#### What you have to do:
Look through the data for the string "this". Copy every line where it is found.

#### Dataset extract:
====

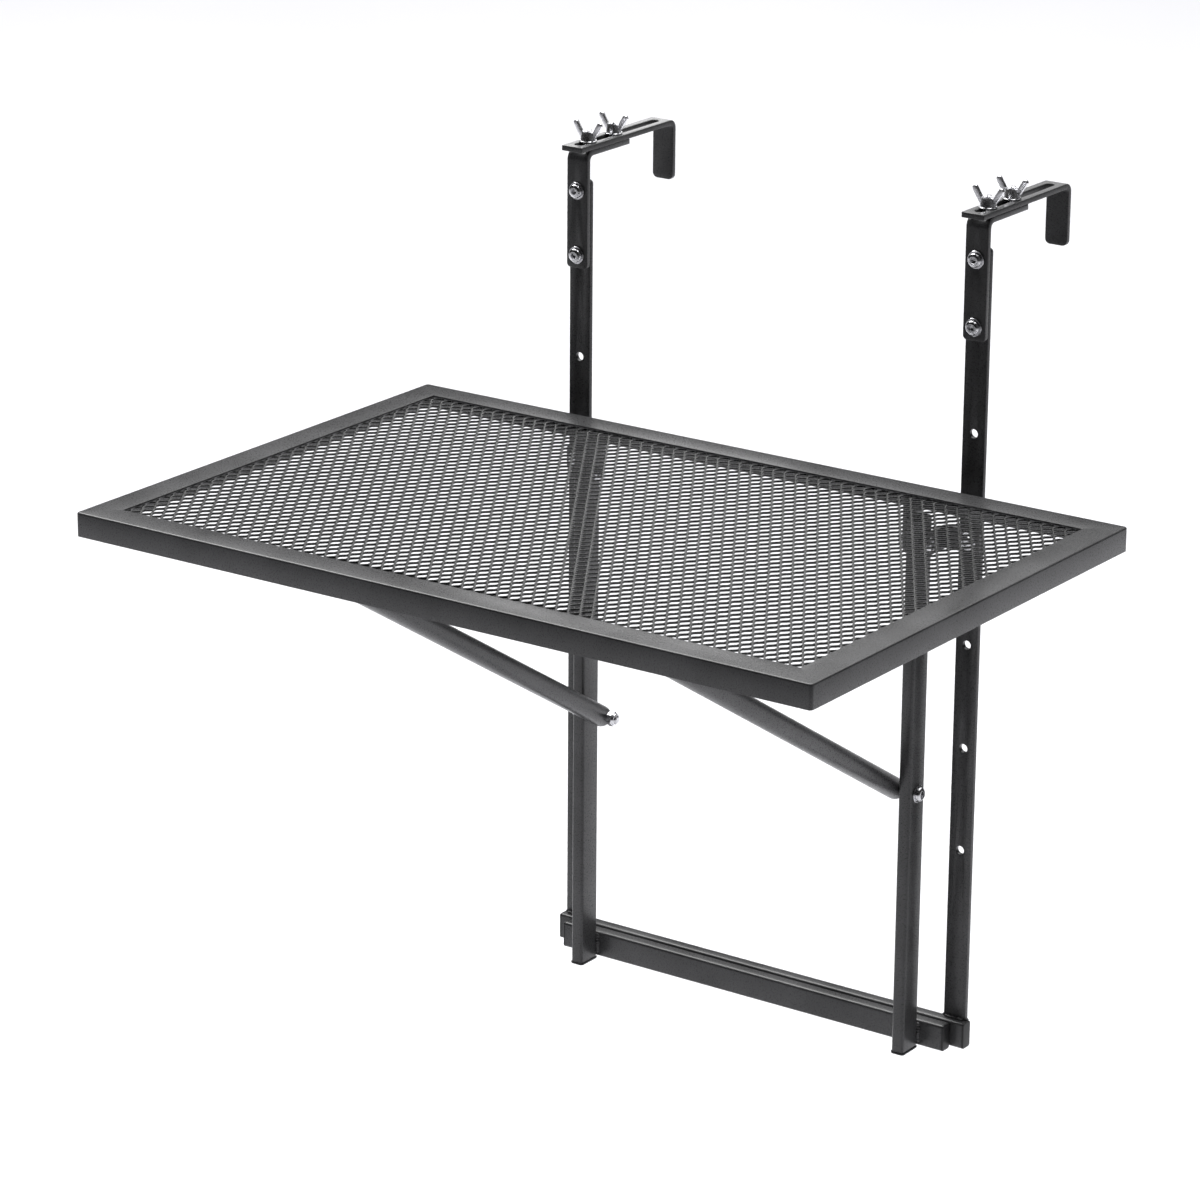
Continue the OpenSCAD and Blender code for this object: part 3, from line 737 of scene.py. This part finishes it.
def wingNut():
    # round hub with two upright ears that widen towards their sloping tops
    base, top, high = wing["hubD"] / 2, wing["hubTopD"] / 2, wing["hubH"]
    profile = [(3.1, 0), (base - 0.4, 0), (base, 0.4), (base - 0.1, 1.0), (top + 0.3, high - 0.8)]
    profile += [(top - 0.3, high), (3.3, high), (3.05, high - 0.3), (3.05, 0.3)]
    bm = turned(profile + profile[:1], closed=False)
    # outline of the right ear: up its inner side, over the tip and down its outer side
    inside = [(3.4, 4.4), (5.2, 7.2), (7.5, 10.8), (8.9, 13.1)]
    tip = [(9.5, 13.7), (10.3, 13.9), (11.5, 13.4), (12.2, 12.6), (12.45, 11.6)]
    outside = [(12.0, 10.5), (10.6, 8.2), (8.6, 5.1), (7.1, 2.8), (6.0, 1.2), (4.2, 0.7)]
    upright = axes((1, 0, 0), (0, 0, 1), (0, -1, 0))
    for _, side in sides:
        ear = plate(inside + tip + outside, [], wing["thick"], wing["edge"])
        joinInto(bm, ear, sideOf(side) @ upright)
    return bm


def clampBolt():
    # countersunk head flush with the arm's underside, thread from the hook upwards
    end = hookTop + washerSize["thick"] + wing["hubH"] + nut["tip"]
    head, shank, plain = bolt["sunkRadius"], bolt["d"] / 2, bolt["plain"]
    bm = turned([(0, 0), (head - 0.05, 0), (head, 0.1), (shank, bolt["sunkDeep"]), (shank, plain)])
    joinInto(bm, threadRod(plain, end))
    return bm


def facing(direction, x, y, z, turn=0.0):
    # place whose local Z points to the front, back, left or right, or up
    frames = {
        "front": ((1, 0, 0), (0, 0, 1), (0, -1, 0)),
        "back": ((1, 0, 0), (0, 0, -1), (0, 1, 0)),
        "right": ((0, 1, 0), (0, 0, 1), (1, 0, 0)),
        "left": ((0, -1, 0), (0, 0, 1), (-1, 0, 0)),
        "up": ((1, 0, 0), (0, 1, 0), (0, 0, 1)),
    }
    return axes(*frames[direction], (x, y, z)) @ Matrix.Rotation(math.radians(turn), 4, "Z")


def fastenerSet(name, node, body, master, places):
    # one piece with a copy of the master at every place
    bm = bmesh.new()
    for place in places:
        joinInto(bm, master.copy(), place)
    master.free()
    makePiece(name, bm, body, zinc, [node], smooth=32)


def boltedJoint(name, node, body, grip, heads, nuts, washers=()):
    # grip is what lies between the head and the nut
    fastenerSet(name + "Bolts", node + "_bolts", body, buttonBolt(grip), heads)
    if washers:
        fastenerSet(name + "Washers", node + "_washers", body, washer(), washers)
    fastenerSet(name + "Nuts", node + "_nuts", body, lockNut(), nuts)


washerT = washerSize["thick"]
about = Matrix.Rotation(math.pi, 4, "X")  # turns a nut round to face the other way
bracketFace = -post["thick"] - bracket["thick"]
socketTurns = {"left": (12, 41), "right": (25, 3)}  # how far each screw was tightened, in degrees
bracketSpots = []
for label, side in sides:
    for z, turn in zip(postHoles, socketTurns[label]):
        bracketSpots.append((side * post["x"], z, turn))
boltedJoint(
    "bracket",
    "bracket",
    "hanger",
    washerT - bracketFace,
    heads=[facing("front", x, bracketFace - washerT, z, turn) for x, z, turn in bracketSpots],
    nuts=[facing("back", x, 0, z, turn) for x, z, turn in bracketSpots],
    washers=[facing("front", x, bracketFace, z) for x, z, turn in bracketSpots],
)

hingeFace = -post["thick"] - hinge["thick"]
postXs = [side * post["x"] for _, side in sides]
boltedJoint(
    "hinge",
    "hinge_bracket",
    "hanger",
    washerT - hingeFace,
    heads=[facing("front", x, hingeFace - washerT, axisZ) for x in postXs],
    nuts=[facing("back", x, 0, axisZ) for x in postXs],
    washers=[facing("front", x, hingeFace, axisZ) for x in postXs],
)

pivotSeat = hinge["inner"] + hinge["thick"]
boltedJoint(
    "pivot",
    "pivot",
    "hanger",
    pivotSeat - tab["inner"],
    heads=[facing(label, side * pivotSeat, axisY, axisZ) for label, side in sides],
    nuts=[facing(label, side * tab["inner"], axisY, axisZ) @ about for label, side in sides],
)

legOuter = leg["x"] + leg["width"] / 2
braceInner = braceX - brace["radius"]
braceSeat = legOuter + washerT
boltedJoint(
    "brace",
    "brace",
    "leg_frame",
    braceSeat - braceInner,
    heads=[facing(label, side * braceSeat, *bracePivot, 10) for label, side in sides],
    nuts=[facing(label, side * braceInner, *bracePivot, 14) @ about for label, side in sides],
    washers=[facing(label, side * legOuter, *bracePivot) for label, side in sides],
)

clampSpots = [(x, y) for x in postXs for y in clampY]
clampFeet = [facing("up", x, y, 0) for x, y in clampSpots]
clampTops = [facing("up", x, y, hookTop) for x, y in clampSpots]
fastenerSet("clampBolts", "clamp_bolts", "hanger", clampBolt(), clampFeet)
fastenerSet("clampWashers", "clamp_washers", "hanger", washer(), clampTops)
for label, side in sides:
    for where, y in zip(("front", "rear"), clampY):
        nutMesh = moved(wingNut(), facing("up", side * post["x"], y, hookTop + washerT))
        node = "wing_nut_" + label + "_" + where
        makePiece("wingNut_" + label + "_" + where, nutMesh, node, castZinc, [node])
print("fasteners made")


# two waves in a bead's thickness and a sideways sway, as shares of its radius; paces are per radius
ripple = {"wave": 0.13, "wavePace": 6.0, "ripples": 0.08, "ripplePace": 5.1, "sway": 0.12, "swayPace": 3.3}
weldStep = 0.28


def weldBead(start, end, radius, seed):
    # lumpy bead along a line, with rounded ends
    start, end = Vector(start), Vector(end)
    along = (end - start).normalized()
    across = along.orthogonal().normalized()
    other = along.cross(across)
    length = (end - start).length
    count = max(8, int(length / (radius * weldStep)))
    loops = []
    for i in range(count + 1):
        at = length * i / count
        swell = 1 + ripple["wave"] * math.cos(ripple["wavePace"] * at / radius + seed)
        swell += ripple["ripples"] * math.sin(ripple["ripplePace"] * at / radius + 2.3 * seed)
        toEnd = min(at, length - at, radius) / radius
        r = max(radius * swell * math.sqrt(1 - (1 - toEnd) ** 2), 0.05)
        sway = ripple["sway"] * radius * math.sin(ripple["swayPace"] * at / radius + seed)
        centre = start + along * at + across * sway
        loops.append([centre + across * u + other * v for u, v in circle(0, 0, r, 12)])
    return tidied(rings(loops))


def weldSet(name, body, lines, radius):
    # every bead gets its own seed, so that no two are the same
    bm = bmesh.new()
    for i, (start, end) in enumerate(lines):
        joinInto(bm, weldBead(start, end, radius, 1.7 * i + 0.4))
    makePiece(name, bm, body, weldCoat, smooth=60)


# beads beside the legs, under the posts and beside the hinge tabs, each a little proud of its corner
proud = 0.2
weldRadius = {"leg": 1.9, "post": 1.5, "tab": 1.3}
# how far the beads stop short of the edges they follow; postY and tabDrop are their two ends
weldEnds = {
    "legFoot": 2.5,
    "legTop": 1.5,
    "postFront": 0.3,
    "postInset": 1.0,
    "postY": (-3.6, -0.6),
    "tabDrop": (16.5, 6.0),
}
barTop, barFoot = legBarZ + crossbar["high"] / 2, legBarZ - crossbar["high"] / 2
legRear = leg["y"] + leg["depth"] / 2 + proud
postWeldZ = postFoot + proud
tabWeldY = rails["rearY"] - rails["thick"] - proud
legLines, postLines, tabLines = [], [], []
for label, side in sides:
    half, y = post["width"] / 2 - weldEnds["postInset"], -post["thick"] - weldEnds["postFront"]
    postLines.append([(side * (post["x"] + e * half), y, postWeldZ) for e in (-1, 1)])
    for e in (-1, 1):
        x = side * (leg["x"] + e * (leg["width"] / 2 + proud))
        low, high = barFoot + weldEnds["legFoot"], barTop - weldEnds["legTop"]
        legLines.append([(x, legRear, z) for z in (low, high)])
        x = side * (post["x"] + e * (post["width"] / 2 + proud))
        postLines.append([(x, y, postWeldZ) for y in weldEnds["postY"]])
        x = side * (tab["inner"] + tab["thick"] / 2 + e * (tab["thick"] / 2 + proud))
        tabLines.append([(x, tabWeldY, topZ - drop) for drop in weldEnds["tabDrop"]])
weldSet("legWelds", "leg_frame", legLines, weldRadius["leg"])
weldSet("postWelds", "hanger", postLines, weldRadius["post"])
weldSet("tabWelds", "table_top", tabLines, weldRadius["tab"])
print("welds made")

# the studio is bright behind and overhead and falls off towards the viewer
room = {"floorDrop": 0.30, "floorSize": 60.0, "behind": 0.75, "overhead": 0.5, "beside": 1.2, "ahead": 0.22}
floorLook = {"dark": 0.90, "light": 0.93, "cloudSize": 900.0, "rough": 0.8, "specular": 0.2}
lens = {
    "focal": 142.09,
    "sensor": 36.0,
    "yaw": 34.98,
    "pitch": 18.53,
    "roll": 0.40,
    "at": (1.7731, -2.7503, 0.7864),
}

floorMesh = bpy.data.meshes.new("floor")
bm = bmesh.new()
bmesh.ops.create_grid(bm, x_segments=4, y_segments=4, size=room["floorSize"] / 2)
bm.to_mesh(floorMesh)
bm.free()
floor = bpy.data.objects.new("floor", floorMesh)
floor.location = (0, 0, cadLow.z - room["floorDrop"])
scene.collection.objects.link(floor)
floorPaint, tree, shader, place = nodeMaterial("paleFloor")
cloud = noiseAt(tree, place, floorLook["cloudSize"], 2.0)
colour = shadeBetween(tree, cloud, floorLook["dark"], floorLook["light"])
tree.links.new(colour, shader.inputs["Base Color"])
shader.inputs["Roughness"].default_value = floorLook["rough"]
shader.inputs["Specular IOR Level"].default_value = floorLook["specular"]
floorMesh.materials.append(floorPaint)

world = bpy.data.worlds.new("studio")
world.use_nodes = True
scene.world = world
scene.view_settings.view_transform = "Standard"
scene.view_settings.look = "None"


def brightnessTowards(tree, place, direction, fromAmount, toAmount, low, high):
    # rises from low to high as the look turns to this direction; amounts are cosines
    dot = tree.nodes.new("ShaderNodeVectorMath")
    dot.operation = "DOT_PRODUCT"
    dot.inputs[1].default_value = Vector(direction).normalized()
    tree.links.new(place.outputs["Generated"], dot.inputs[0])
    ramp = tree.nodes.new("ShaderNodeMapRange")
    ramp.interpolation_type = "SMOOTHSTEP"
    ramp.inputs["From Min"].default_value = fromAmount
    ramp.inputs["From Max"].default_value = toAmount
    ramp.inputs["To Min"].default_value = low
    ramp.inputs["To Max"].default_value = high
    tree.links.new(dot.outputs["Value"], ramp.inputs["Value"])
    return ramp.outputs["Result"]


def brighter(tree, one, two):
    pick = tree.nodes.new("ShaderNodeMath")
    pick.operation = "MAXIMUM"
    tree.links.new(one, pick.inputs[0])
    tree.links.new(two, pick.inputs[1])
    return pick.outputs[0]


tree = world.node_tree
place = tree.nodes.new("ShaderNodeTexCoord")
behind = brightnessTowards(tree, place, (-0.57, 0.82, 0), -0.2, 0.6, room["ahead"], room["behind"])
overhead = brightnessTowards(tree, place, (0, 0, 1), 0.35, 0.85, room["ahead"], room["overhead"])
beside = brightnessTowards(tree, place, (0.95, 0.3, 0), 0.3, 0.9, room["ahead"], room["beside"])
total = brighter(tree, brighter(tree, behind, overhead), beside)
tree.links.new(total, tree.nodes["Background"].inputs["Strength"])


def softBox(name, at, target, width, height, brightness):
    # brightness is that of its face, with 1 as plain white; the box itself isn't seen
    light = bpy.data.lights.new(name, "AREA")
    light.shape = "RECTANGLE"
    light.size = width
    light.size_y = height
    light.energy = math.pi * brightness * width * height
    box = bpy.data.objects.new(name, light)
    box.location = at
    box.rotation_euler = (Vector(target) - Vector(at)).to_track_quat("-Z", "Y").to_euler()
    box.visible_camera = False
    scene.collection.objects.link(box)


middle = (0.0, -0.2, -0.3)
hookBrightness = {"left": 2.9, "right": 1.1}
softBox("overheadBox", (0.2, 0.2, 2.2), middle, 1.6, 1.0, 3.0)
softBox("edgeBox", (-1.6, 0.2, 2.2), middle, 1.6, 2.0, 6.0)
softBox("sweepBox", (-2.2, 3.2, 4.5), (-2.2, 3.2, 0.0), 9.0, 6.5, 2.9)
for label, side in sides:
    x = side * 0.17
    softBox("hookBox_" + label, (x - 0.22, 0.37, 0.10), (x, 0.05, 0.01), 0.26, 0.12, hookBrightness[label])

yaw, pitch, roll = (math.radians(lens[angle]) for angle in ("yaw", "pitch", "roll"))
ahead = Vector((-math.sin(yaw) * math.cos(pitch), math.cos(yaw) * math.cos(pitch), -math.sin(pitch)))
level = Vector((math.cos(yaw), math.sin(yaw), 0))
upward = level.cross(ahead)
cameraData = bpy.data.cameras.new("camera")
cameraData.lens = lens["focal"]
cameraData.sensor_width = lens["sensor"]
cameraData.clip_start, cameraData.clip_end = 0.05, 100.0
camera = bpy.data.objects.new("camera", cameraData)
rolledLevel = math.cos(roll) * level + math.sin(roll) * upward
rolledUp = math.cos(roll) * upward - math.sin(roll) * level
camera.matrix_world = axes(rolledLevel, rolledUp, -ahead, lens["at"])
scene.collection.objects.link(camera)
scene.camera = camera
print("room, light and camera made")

====

#### Final result:
Continue the OpenSCAD and Blender code for this object: part 3, from line 737 of scene.py. This part finishes it.
    # rises from low to high as the look turns to this direction; amounts are cosines